キーを回したのに「ニュートラルランプが点灯しない」こと、ありますよね。まずはニュートラルポジションにギヤがあるか?リアホイールを空回しできるか確認してみよう。次に、キーON状態でホーンを鳴らしてみたり、ウインカーを作動させてみよう。それらのスイッチ動作をしても機能しないときには、バッテリーの電圧を確認してみよう。仮に、バッテリーが大丈夫なら、疑いの目は「フューズの飛び」だ。そして、フューズが飛んでないとなれば、残すは「メインキーの内部接点不良」だと考えられる。
実は、このキートラブルは意外と厄介である。始動時のトラブルならまだしも、走行中に突然キー接点の不良=断線で、エンジンが停止してしまうこともある。また、キーを回したときに、キー接点のガタで電源がボディアースして、フューズが飛んでしまうトラブルも多々発生する。
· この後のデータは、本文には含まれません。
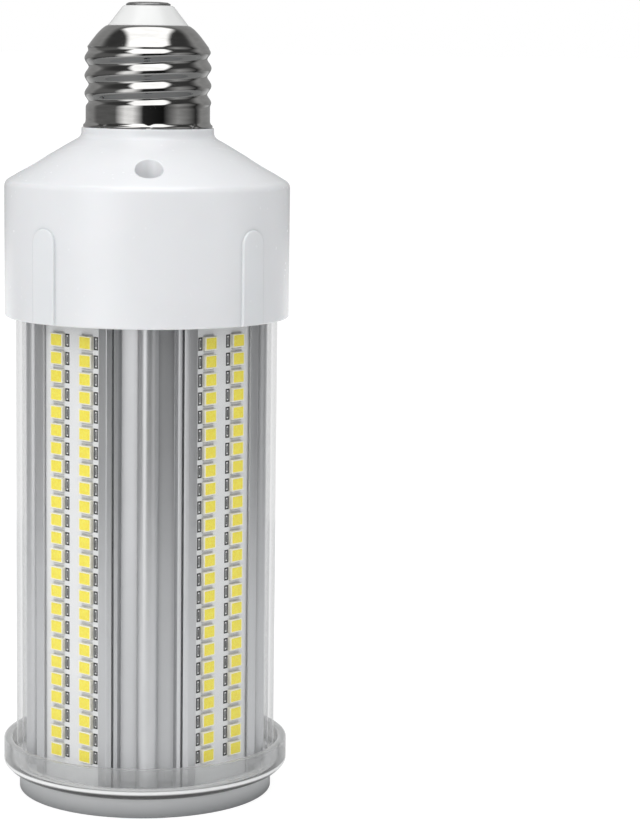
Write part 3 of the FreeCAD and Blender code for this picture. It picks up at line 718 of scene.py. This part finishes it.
def sinkOutlines():
    # The section's outer line, inner line and pilot holes; the lines' points are x, y and rounding.
    s = sink
    root = math.sqrt(0.5)

    def seatPoint(across, along):
        return ((across + along) * root, (across - along) * root)

    slot = s["boardHalf"] + s["clearance"]
    lipUnder = s["seat"] + s["boardThick"] + s["clearance"]
    lipOver = lipUnder + s["lip"]
    lipTip = s["boardHalf"] - s["lipCover"]
    faceEnd = lipOver / root - s["corner"]
    panel = s["corner"] - s["panelDepth"]
    grooveFace = s["corner"] - s["grooveFall"]
    # where the sloping panel runs into the round boss
    slant = Vector((s["panelRise"], s["boss"] / 2 - s["panelHalf"]))
    offset = Vector((panel - s["bossCircle"], s["panelHalf"]))
    square, cross = slant.dot(slant), slant.dot(offset)
    share = (-cross - math.sqrt(cross ** 2 - square * (offset.dot(offset) - s["boss"] ** 2))) / square
    meet = offset + slant * share
    half = [
        (*seatPoint(s["seat"], 0), 0), (*seatPoint(s["seat"], slot), 0.1),
        (*seatPoint(lipUnder, slot), 0.1), (*seatPoint(lipUnder, lipTip), 0.1),
        (*seatPoint(lipOver, lipTip), 0.15), (s["corner"], faceEnd, 0.3),
        (grooveFace, s["groove"] + s["grooveHalf"], 0.1),
        (grooveFace - s["grooveDepth"], s["groove"], 0.08),
        (grooveFace, s["groove"] - s["grooveHalf"], 0.1),
        (s["corner"] - s["ridgeFall"], s["panelHalf"] + s["panelSlope"], 0.22),
        (panel, s["panelHalf"], 0.2), (s["bossCircle"] + meet.x, meet.y, 0.15),
    ]
    sweep = math.atan2(meet.y, meet.x)
    turns = [sweep - 2 * sweep * i / s["bossArc"] for i in range(1, s["bossArc"])]
    arc = [(s["bossCircle"] + s["boss"] * math.cos(a), s["boss"] * math.sin(a), 0) for a in turns]
    quarter = half + arc + [(x, -y, r) for x, y, r in half[:0:-1]]
    flat = s["seat"] - s["wall"]
    finTip = flat - s["finLength"]
    finLow = (s["finSpacing"] - s["finThick"]) / 2
    finHigh = finLow + s["finThick"]
    inner = [
        (*seatPoint(flat, 0), 0), (*seatPoint(flat, finLow), 0.2), (*seatPoint(finTip, finLow), 0.3),
        (*seatPoint(finTip, finHigh), 0.3), (*seatPoint(flat, finHigh), 0.2),
        (s["innerCorner"], flat / root - s["innerCorner"], 0.6),
    ]
    innerQuarter = inner + [(x, -y, r) for x, y, r in inner[:0:-1]]

    def around(quarterPoints):
        out = []
        for c, n in ((1, 0), (0, -1), (-1, 0), (0, 1)):
            out += [(x * c - y * n, x * n + y * c, r) for x, y, r in quarterPoints]
        return roundCorners(out, steps=4)

    holes = []
    turns = [2 * math.pi * i / s["pilotArc"] for i in range(s["pilotArc"])]
    for number in range(4):
        a = number * math.pi / 2
        x, y = s["bossCircle"] * math.cos(a), s["bossCircle"] * math.sin(a)
        holes.append([(x + s["pilot"] * math.cos(t), y + s["pilot"] * math.sin(t)) for t in turns])
    return around(quarter), around(innerQuarter), holes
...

メインキーが何らかのトラブルに陥ったら、基本的には新品部品へ交換するのが最善の修理策である。しかし、部品が手に入らない場合は、そうも言ってられないので、分解修理するしかない。現代のバイク部品のように、簡単には分解修理できない例もあるが、80年代以前のバイクなら修理できないこともないし、ガレージセールや部品交換会などでは合い鍵作りやキーシリンダーの修理を専門に出店しているテントもある。
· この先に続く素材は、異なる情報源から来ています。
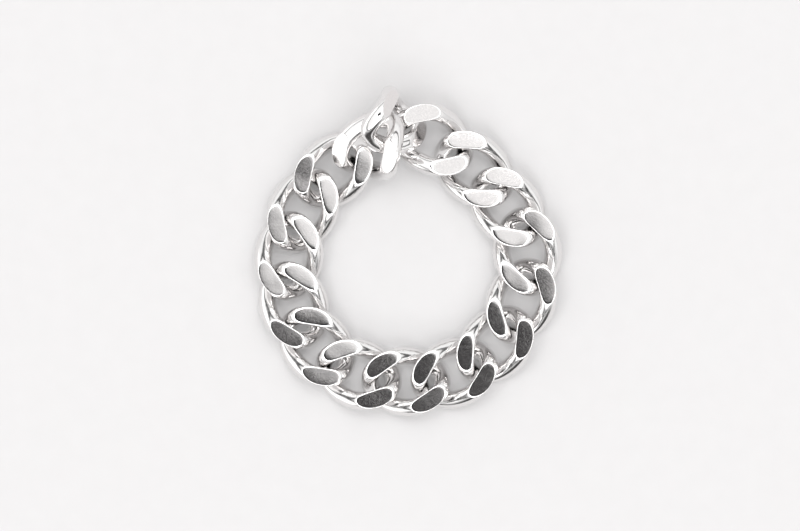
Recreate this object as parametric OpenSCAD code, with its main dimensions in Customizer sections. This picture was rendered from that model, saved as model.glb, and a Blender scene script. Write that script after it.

今回、分解修理に至った理由は、キーを差し込みONのポジションへ回しても、ニュートラルランプが点灯するときと、点灯しないときがあったためだ。点灯しない時に、ONのポジションでキーを握ってググッと動かすと、ニュートラルランプがパパッと点灯することがあったのだ。これは明らかに接点不良だと考えられた。
旧スーパーカブの多くは、キーボディの裏側にスイッチ接点があり、キーボディの動きに接点プレートが同期して様々なスイッチングポジションが選択される。裏ブタを取り外すと、稼働側のスイッチプレートの接点が摩耗し、パックアップスプリングの変形を発見した。そこでプレート接点の突起を押し出し、スプリングの張力を回復させたところ、スイッチ接点の不良は起こらなくなった。
新品部品があるのなら交換した方が確実である。しかし、ハンドルロックキーと別のキーになるのもイヤなので、今回は敢えて分解修理で回復にチャレンジした。今回のような接点不良は修理が容易だが、キーシリンダーボディのタンブラー不良によるキー操作の不良は、簡単に直すことはできないので、そんなときにはプロに依頼するのがベストである。